Zach Van Patten stepped up to be Santa’s engineer, delivering him in a lighted train at 1 p.m., ready to hear the wishes of all the good boys and girls.

Photos with Santa will be available for pickup at the Independence Public Library starting on Dec. 8.

The Monmouth-Independence YMCA will host a booth at the cinema where children may write letters to Santa.

The city of Independence has acquired a mailbox specifically for these letters, which will find their way directly to the North Pole.

The mailbox will debut at the Santa Train, move to the Independence library, the Independence Elks Lodge and finally Riverview Park.

The Grove will again walk around with hot chocolate dispensers. Independence Cinema will hand out popcorn. Portland & Western will present information and goodie bags related to railroad safety, and a DJ will play Christmas carols.

“We’re excited that this is a free event for kids,” Cathcart said. “That’s what this is about, having the experience of seeing Santa.”

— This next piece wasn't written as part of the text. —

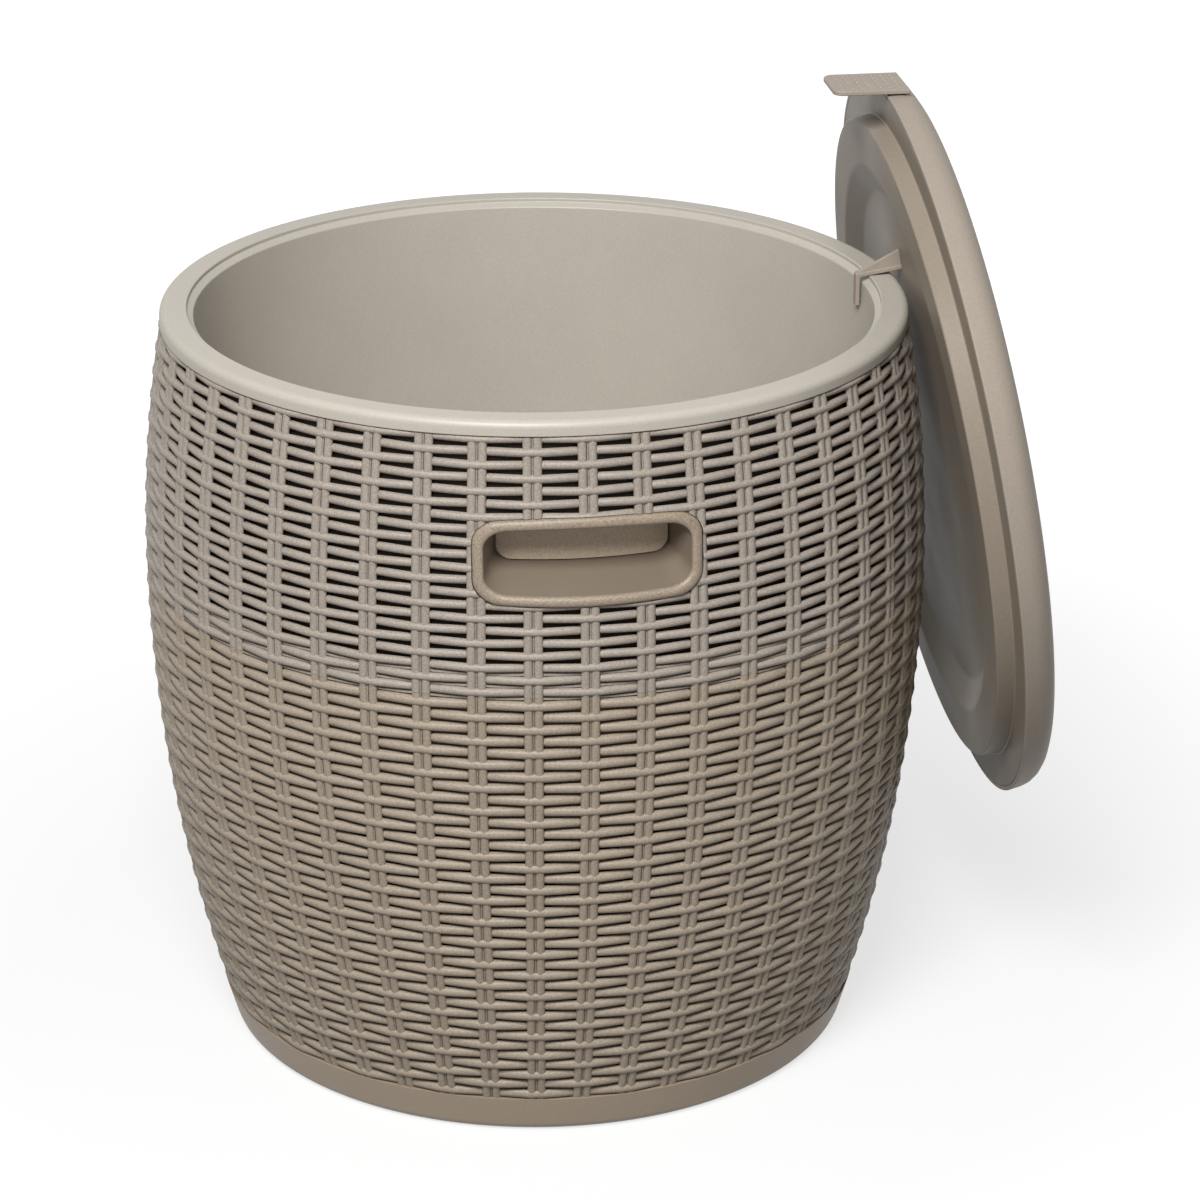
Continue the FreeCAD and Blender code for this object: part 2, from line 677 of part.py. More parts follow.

For various reasons, Toys for Tots was unable to provide toys for the event. Organizers will accept donations of small gifts and candy through Friday at 5 p.m. at the Elks lodge, Young Realty, Chase Bar & Grill, the Arena Sports Bar & Grill, the Monmouth-Independence Chamber of Commerce, and the Monmouth-Independence YMCA office.

Efforts to reinvigorate Santa Train took more than one person, Cathcart said.

“Me and Kim (Hanson) just got the ball rolling,” she said.

In fact, a large group of people were involved from beginning to end in organizing both Santa Train and the 15th annual Parade of Lights, which will have a new route this year.

Last year’s route caused some concerns about safety, said Teri Gregson, chair of the Parade of Lights committee.

This year, the parade will begin and end in Riverview Park. It will follow the newly finished Osprey Lane, up D Street to Second, left on B Street and down Main, back on Osprey Lane to complete the loop.

After the parade, head to the Independence Elks Lodge for the reception party. The bar area will be open to all ages to mingle with Santa, have cookies and cocoa, and wish each other a very merry Christmas.